I brought a set of clean sheets to Sarah and Dany’s now-empty dorm room. They’d both already left for winter break and I knew the passcode for their door. So, I tell Jack where I am and I get ready to take fullest advantage of this makeshift sex dungeon. I am literally half-staff, listening to Beyoncé’s “Partition,” pictures of Sarah’s mom tacked onto the wall staring down at me, all alone in a dorm room that wasn’t even MINE. And time keeps ticking. So I text him for an update and he responds, “Drama…”
Next thing I know, I’m waking up to an 8 a.m. alarm with no new texts from him. Jack eventually sends a lame response. I told him it was fine and he responded, “Have fun abroad”—without any punctuation even! What? I don’t know—I guess I shouldn’t have that kind of reaction. It just left me feeling unfulfilled. And a virgin. But I suppose it makes for a funnier story in my book one day. We’ll see what awaits next year with Jack.
*Names have been (kind of) changed to protect the innocent.
November 17, 2021
Brooklyn, New York
I am 27 years old
I was something of a pervert when I was little. And television is to blame, I’m sure. Not only did I have a TV set in my bedroom by age 5, it was connected to cable. I knew that HBO was channel 81 before I could count to 81. And while my parents, supervising this lack of supervision, might be the healthier subject of blame than my 9-inch Panasonic, I’ll resist that urge. Because while I could easily have been scarred by Real Sex or Taxicab Confessions or The Larry Sanders Show any night of the week, I was more often tucking myself into bed with some still too-old-for-me teen programming on The WB. But even TV-14 can get sexy. The rapport between, say, Buffy and Angel libidinally charged enough for a child to—if not understand—at least pick up on. And not knowing any better, it was a proto-horniness I’d take right to school with me. So when I got called down to the principal’s office one day in the second grade for asking girls predictably perverted questions on the school bus, my parents hit me where it hurt: they took away my television. In a manner that even my arguably-Catholic upbringing couldn’t achieve, I understood, and suddenly, that sex equaled bad.
I’ve never been one to write about my sex life because, for the most part, I never had one. A shortcoming (so to speak) that always felt voluntary. Or so I convinced myself. Because I did have opportunities. My freshman year of high school, I was basically boyfriends with this very cute senior and—over the course of one fumbling, clumsy afternoon while American Beauty and then the DVD menu of American Beauty played on the TV in his bedroom—we rounded every base but home. But that was at 15 years old. I wouldn’t round any other bases with any other boys for years. My remaining time in high school—once said senior enrolled in community college before eventually moving to Tampa, Florida—I embarked on the first of several unrequited love affairs with boys who would give me just enough to get my hopes up but never enough to—as Jack famously said—pull my pants down. But again: I felt in total control.

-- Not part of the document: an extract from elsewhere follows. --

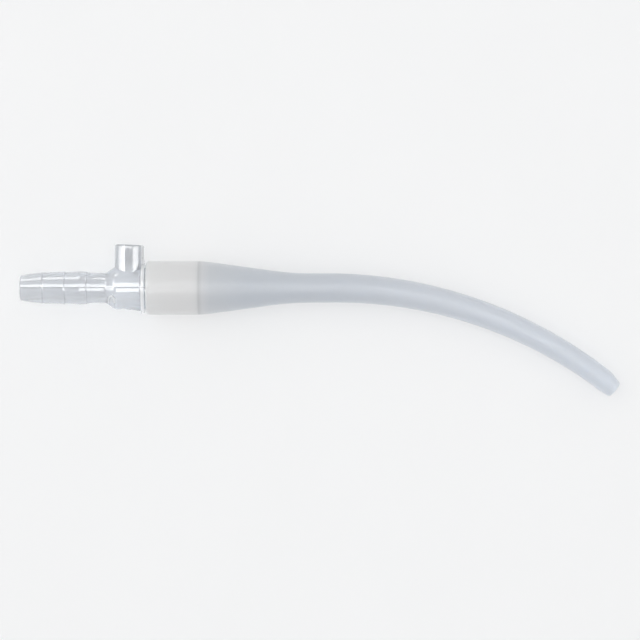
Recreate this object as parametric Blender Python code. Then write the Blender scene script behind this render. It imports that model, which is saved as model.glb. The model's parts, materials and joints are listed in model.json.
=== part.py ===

Yes, I could have bent down to the low-hanging fruits of Gilford High School’s performing arts department but I didn’t want Captain von Trapp—I wanted the captain of the soccer team! A want that felt totally realistic, the compatibility quite simply undeniable between my desired closeted sporty types and me, a person who petitioned to take gym class online and pulled into his high school parking spot regularly blasting the greatest hits of Paula Cole.
And so, I entered college a virgin. Not that that was unusual, not at least for the student body of the cloistered, high-school-part-deux Emmanuel College. More than half the friends I made freshman year were in the same docked boat I was. But exactly 100% of those friends would prove deflowered by the end of spring semester. Starting to feel embarrassed, I stopped explicitly admitting my virginity to friends, lying by omission in regards to my non-existent sex life—as if these friends ever thought anything to the contrary, joining me to all the same parties before saying goodbye to me exactly 45 minutes later when I started “seeing the sadness in people’s eyes.” I was scared it’d be obvious I didn’t know what I was doing, scared it would hurt, scared it’d be some sort of proof that I wasn’t the self-possessed individual, virile with possibility, that more and more people in my life insisted I was. And so, unable to muster the bravery to get intimate with any one guy, I widened the audience. In my writing, my tweets, my tasteful, in-on-the-joke nudes I’d post to Instagram, I carved out these spaces, a cyber totalitarian, where I could feel wanted, touched. Loved in likes and fucked by retweets. And so, I graduated from college a virgin.
I, thankfully, did not remain that way for long. And I, graciously, will not get into those specifics. After all, I don’t write about my sex life. But back in those virginal days, when I was beat, incomplete, when I was sad and blue, I don’t remember giving much thought to how it might feel on the other side. Devoting too many of my concerns to the mechanics of it all and not enough to the finished machine. I hope I wasn’t naive enough to think things would change in any seismic sort of way, that my sepia life would bloom into technicolor or that I’d walk down the street with some new center of swaggering gravity, all the boys I made no effort to get close with forcing themselves suddenly into my loving arms. All I could ever think about—and this is my last Cicconean allusion, I swear—was making it through the wilderness of my very first time, just about debilitated by the idea of laying in bed, out of total control, getting seen bare naked for whoever I actually was. And so I delayed my scheduled programming, changing the channel before I ever had to sweat over any final act. Tuning into the classics and broadcasting reruns, pausing my favorite character exactly where I wanted him, static and contained, burning into my television screen.